Task description: The output should consist solely of the line containing "bpy.data.objects.remove(obj)" and the lines that follow it through the end of the data below.
-- START --
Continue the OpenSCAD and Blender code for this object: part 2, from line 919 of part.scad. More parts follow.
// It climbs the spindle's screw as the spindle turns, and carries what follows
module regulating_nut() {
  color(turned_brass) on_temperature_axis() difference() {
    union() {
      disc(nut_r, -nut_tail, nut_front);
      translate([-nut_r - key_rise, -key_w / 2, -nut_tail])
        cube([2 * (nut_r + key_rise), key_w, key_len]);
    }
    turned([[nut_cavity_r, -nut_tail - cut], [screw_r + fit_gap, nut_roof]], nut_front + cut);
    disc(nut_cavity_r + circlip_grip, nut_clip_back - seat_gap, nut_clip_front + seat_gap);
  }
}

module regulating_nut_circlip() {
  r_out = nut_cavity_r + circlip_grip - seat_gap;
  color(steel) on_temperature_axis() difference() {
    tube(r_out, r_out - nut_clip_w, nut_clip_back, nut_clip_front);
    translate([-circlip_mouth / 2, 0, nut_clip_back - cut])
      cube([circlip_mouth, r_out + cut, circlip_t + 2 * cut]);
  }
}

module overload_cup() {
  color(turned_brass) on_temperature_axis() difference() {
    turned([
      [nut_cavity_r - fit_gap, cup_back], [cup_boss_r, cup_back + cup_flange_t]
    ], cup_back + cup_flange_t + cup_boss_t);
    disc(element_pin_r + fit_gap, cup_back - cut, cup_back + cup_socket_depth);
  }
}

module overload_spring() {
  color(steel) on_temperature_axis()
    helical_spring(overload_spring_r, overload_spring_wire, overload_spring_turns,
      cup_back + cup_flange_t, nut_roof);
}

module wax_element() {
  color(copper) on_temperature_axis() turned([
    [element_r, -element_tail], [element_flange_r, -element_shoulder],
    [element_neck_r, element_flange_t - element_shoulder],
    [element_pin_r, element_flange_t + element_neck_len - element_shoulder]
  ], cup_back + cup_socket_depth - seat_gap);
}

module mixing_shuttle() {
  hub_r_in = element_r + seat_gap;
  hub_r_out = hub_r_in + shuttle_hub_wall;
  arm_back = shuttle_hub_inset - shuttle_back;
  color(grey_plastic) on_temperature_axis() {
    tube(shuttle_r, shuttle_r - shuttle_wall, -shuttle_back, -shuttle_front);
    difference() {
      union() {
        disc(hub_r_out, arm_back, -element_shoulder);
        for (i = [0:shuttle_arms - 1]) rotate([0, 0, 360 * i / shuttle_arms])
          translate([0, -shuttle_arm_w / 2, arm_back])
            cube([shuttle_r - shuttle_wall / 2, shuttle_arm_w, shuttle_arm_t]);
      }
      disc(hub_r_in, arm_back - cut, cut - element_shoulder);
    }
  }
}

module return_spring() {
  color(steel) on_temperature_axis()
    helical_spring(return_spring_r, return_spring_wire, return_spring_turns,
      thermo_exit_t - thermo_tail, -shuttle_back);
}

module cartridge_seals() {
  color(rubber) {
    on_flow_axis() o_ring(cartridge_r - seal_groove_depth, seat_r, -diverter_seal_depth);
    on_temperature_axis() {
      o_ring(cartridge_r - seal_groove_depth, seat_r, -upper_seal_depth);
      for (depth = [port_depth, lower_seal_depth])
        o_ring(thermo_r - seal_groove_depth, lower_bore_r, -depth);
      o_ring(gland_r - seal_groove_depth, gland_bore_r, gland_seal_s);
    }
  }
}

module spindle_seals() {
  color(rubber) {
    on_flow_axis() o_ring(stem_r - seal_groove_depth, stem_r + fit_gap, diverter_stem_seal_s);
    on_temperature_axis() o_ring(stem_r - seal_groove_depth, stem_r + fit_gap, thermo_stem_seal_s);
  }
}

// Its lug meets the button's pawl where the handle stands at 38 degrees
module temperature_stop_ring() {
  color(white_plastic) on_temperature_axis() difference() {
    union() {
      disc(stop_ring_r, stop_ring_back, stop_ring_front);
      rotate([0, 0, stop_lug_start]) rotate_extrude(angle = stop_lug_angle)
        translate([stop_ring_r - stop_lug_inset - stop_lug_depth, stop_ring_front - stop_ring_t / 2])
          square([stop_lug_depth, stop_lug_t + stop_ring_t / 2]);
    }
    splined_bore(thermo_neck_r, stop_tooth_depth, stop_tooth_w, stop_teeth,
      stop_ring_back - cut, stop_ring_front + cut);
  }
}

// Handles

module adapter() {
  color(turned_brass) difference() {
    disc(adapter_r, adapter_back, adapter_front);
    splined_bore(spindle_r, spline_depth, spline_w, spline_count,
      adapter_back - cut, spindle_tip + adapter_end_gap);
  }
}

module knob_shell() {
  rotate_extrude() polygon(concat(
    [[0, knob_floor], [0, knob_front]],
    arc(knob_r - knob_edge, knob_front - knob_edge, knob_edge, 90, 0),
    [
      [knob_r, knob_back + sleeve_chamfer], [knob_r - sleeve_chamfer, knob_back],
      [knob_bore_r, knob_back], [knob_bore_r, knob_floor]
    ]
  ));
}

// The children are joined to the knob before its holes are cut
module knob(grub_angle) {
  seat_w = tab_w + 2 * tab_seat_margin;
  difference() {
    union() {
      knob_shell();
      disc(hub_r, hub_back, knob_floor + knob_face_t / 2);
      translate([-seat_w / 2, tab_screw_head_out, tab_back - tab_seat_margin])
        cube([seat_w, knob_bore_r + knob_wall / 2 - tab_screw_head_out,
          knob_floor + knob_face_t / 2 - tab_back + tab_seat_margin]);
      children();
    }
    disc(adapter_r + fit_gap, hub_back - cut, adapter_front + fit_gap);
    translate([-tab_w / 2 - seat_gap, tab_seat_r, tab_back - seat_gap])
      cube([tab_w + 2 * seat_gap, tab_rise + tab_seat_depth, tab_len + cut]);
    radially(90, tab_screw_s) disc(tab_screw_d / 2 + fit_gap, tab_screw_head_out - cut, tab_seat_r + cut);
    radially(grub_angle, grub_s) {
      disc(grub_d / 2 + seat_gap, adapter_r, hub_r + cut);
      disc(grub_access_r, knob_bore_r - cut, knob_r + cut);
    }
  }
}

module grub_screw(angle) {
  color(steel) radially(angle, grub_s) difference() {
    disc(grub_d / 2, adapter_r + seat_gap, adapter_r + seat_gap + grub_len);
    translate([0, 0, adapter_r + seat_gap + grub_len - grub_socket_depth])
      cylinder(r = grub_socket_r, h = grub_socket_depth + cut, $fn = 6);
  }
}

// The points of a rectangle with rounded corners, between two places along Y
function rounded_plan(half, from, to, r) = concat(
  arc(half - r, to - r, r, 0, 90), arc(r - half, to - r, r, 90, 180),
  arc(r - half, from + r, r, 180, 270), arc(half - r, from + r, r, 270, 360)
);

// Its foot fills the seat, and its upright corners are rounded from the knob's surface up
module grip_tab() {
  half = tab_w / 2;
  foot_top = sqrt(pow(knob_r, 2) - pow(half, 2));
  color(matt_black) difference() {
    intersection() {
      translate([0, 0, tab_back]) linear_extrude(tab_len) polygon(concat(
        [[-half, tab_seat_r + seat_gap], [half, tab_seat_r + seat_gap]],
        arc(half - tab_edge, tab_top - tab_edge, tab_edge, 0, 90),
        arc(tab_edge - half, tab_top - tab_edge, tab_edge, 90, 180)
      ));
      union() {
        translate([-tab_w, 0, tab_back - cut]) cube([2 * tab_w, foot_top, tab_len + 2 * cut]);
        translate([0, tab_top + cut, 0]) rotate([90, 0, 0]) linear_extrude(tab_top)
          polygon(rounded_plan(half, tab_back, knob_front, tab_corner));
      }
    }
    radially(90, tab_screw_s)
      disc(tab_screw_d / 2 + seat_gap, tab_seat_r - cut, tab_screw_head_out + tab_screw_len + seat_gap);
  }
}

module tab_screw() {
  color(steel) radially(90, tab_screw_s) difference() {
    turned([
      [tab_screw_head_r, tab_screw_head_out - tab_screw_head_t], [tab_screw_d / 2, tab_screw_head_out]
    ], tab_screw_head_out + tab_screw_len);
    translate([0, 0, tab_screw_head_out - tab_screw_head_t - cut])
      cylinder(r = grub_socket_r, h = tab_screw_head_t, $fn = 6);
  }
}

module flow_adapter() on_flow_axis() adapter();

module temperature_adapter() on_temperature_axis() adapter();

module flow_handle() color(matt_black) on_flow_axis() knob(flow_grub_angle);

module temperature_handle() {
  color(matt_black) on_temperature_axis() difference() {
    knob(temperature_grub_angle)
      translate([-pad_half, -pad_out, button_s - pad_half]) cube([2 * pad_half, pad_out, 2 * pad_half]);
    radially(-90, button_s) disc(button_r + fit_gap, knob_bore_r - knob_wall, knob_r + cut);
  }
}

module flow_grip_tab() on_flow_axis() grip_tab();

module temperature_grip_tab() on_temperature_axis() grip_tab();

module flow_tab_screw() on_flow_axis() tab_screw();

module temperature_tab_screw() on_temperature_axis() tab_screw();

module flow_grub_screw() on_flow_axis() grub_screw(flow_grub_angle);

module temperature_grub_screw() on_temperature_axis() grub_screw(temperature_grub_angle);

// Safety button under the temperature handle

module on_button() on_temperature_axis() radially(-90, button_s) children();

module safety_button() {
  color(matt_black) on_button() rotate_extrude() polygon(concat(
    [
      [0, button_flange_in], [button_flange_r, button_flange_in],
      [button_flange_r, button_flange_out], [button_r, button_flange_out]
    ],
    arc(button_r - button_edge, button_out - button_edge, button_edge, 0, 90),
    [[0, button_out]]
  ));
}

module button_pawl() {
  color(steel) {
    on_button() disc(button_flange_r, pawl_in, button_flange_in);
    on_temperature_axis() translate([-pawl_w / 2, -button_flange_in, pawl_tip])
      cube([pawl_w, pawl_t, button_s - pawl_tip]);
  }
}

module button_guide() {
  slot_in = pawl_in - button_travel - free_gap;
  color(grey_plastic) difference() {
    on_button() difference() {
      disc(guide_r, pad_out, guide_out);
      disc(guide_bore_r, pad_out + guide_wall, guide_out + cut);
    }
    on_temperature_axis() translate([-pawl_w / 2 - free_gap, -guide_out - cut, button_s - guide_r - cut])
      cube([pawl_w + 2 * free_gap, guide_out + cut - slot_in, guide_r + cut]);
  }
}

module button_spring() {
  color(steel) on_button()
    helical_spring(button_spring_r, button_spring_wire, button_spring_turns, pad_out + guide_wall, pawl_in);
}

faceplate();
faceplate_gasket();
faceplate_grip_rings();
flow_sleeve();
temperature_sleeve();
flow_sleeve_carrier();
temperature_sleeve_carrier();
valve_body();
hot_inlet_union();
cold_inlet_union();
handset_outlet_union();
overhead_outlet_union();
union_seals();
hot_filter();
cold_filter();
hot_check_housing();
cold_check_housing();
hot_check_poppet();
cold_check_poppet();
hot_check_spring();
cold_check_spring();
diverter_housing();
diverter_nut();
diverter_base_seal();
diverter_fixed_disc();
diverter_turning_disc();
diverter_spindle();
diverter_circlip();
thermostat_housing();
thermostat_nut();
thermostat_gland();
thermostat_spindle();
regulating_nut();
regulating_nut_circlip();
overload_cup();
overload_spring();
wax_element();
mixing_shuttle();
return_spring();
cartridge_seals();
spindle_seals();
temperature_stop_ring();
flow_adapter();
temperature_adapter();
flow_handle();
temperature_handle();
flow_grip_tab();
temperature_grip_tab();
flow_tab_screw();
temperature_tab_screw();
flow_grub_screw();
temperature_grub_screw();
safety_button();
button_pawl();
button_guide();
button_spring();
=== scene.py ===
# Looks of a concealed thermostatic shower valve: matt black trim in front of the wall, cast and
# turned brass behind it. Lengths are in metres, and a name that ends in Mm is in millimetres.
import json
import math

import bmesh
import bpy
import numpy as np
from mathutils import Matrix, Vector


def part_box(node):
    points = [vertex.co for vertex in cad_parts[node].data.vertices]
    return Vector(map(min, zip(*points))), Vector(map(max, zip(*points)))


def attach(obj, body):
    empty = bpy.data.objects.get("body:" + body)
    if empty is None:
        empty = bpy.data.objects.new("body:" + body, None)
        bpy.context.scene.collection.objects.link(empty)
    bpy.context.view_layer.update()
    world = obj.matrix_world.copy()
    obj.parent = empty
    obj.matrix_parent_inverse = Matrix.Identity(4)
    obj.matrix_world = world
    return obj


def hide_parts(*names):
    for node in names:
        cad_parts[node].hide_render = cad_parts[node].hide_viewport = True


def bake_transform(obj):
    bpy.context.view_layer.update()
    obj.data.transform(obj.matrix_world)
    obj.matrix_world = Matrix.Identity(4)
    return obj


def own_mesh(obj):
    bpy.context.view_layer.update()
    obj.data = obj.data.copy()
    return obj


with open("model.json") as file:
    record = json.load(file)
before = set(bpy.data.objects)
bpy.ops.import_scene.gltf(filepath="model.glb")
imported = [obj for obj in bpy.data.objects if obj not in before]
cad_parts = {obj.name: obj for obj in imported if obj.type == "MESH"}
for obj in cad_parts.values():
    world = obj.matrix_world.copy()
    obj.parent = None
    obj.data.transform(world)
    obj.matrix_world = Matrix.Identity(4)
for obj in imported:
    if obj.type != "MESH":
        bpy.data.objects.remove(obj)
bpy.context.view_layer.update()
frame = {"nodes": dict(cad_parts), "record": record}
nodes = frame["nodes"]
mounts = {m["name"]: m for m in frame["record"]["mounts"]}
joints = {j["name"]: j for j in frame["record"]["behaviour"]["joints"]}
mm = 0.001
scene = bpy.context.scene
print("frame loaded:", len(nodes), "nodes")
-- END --
Output of the task:
        bpy.data.objects.remove(obj)
bpy.context.view_layer.update()
frame = {"nodes": dict(cad_parts), "record": record}
nodes = frame["nodes"]
mounts = {m["name"]: m for m in frame["record"]["mounts"]}
joints = {j["name"]: j for j in frame["record"]["behaviour"]["joints"]}
mm = 0.001
scene = bpy.context.scene
print("frame loaded:", len(nodes), "nodes")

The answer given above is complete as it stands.